Derived from the Gaelic ‘O’ Broin’, those of you who bear the name Byrne will be pleased to know that you are descended from royalty, namely Bran, the king of Leinster, who died in 1052. The O’ Broin’s, who held the majority of their land in Co. Kildare, were known for their resistance to Ireland’s many foreign aggressors, so much so that they had plentiful enemies, and were eventually driven from Co. Kildare during the Anglo-Norman invasion of Ireland, in the late 12th Century. The O’ Broin’s eventually settled in Co. Wicklow, where the name Byrne, meaning raven, remains prevalent today.
Places of interest in Co. Wicklow: Visit the Wicklow Mountains and take a walk around picturesque Powerscourt Gardens and House.
With roots in Co. Sligo, the name Higgins, from the Irish ‘O’ hUigin’, has a number of different meanings including skill, knowledge and, most interestingly, Viking. Like a lot of traditional Irish surnames, the name Higgins has its roots in royalty. The first records of this particular name show that it was held by a grandson of Niall of the Nine Hostages, High King of Tara. Now, he may not be a high king, well, not exactly, but if you bear the name Higgins, then you may just share a lineage with the President of Ireland, Michael D. Higgins.
Places of interest in Co. Sligo: Visit the unmissable Benbulben and pay a visit to Yeats’s Grave.
One of the most popular surnames in Ireland, if you bear the name Kelly, then you share a name with the Hollywood actress Grace Kelly, whose roots can be traced to Co. Mayo. The O’Kelly’s or O’Ceallaigh’s, held most of their original territory in and around Galway and Roscommon, where they ruled as one of the most powerful clans in Connacht for many centuries. Today, traces of the ancient O’ Ceallaigh’s can be found in the ruins of Kilconnell Abbey in Co. Galway, which dates back to 1353.

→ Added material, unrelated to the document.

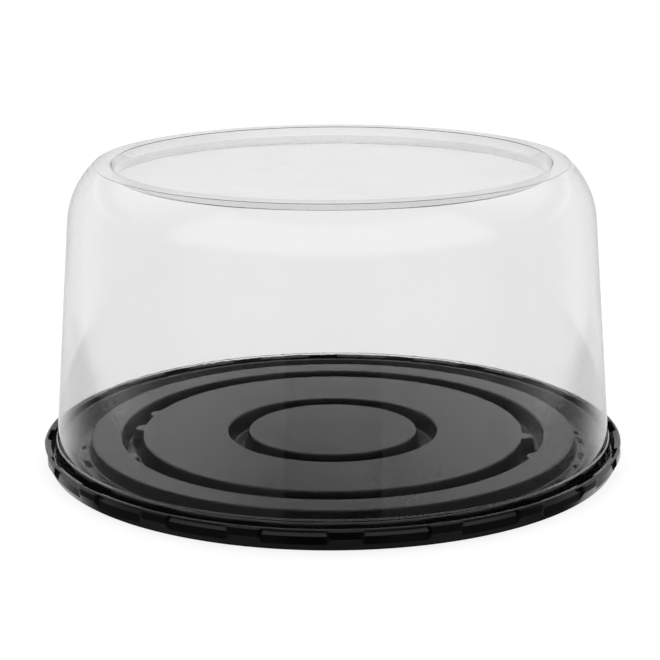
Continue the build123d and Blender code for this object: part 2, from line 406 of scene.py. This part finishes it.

Places of interest in Co. Galway: Explore the walking trails at Connemara National Park and sample the night life on Quay Street.
Of all who bear the Kennedy family name, there is none more famous than 35th President of the United States, John F. Kennedy, who famously traced his roots back to Co. Wexford. Though you may be in good company if you bear the Kennedy surname, the meaning of the name itself is rather unfortunate, with the Irish form of the name ‘O’ Cinnéide’ meaning ‘ugly-headed’ or ‘helmet-headed.’ Oh dear.
Places of interest in Co. Wexford: Visit the Dunbrody Famine Ship Experience and pay a visit to the Kennedy Homestead and John F. Kennedy Museum in Dunganstown, New Ross.
The most common of all Irish surnames, the name Murphy can be found in every corner of Ireland, though it is particularly prevalent in Co. Cork. The name Murphy, derives from the name Murchadh, meaning ‘Sea-Warrior.’ While Murphy may be the most popular of all the traditional Irish surnames, it is also a popular name in the United States where, according to census records, over 300,000 people bear the name.
Places of interest in Co. Cork: Pick up some local delicacies at the English Market before stopping off for a picnic at Fitzgerald’s Park (Weather permitting!)
Many traditional Irish surnames are prefixed by the letter ‘O’ meaning ‘descendant of.’ Thus O’ Brien or O’Briain, means descendant of Brian. In this case that Brian is Brian Boru, High King of Ireland. The O’ Brien name, meaning high, noble or exalted one, is popular in many areas of Munster, most notably Clare and Limerick.
Places of interest in Co. Clare: Visit the Cliffs of Moher and The Burren, for a slice of unmissable Ireland.